Set task: Reproduce, word for word, every line from the first one down to the line containing "from mathutils import Vector", and nothing else.
· · · · · · ·
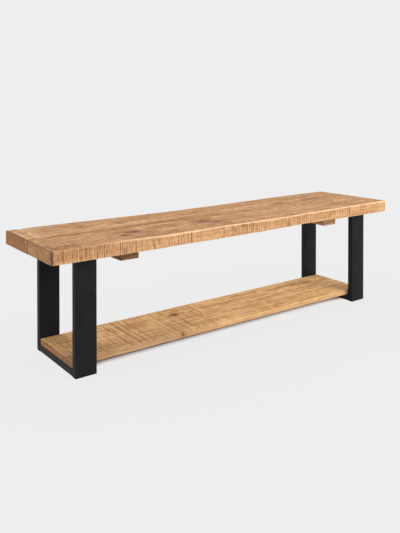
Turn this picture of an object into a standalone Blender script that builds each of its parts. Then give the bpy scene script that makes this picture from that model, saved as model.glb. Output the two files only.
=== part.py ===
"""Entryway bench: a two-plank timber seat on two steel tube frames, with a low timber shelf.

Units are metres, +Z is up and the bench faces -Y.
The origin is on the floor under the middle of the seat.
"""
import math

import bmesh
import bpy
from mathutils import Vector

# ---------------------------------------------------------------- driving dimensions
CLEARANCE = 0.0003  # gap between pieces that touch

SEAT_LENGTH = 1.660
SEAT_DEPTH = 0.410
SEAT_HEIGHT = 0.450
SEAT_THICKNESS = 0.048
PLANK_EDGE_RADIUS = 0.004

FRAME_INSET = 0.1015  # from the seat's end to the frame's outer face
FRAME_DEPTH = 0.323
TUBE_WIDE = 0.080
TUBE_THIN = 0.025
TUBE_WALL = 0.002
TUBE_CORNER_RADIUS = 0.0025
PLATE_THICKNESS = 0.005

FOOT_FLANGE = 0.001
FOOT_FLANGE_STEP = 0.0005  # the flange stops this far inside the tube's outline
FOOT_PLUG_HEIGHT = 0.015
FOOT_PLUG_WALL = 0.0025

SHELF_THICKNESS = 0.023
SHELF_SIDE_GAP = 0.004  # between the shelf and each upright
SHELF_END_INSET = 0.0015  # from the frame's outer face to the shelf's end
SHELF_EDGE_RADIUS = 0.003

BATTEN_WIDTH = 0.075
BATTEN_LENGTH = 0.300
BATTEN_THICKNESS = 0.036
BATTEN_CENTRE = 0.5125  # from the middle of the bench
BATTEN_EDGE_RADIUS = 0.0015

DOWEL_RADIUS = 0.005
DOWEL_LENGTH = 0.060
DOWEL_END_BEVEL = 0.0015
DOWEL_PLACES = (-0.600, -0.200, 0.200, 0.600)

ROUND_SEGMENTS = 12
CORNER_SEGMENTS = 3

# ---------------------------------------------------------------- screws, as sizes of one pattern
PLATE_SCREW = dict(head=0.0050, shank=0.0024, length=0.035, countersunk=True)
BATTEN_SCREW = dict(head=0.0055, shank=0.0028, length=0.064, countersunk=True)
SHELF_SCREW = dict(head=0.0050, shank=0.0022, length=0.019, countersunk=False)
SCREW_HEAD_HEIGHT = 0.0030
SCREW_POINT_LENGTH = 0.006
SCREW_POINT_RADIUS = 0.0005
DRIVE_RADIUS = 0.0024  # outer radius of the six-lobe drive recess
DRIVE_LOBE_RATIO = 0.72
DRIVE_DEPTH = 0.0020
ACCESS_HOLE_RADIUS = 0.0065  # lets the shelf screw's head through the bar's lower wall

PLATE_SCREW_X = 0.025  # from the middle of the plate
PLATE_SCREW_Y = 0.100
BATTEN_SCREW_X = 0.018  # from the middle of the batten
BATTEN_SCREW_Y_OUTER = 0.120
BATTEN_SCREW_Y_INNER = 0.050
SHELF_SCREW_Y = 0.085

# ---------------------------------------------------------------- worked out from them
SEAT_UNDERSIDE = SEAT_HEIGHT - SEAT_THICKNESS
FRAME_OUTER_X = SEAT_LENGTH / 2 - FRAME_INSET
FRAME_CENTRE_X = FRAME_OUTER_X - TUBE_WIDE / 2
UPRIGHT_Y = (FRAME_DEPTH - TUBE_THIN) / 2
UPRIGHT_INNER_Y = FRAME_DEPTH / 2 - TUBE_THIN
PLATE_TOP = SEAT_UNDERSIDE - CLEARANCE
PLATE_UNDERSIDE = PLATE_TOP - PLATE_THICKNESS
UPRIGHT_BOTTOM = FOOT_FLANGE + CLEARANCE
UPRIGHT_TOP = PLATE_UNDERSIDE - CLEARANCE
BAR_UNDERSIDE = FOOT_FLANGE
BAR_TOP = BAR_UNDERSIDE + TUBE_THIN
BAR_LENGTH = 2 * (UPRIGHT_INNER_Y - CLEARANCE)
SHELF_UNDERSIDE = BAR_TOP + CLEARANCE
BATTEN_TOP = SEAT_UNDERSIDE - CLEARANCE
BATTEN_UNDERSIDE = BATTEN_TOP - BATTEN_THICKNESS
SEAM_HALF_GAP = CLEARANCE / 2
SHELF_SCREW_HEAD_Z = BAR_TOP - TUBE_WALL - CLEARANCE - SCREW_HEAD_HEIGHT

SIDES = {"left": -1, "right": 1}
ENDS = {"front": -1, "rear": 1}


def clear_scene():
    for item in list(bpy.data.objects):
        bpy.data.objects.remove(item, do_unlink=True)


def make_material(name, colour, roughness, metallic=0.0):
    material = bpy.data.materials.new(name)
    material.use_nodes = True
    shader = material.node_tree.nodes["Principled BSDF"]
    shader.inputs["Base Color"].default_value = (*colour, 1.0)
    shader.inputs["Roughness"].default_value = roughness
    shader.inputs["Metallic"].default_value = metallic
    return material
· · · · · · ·
Exercise result:
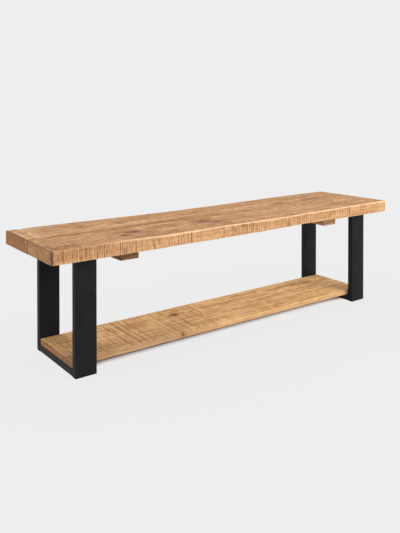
Turn this picture of an object into a standalone Blender script that builds each of its parts. Then give the bpy scene script that makes this picture from that model, saved as model.glb. Output the two files only.
=== part.py ===
"""Entryway bench: a two-plank timber seat on two steel tube frames, with a low timber shelf.

Units are metres, +Z is up and the bench faces -Y.
The origin is on the floor under the middle of the seat.
"""
import math

import bmesh
import bpy
from mathutils import Vector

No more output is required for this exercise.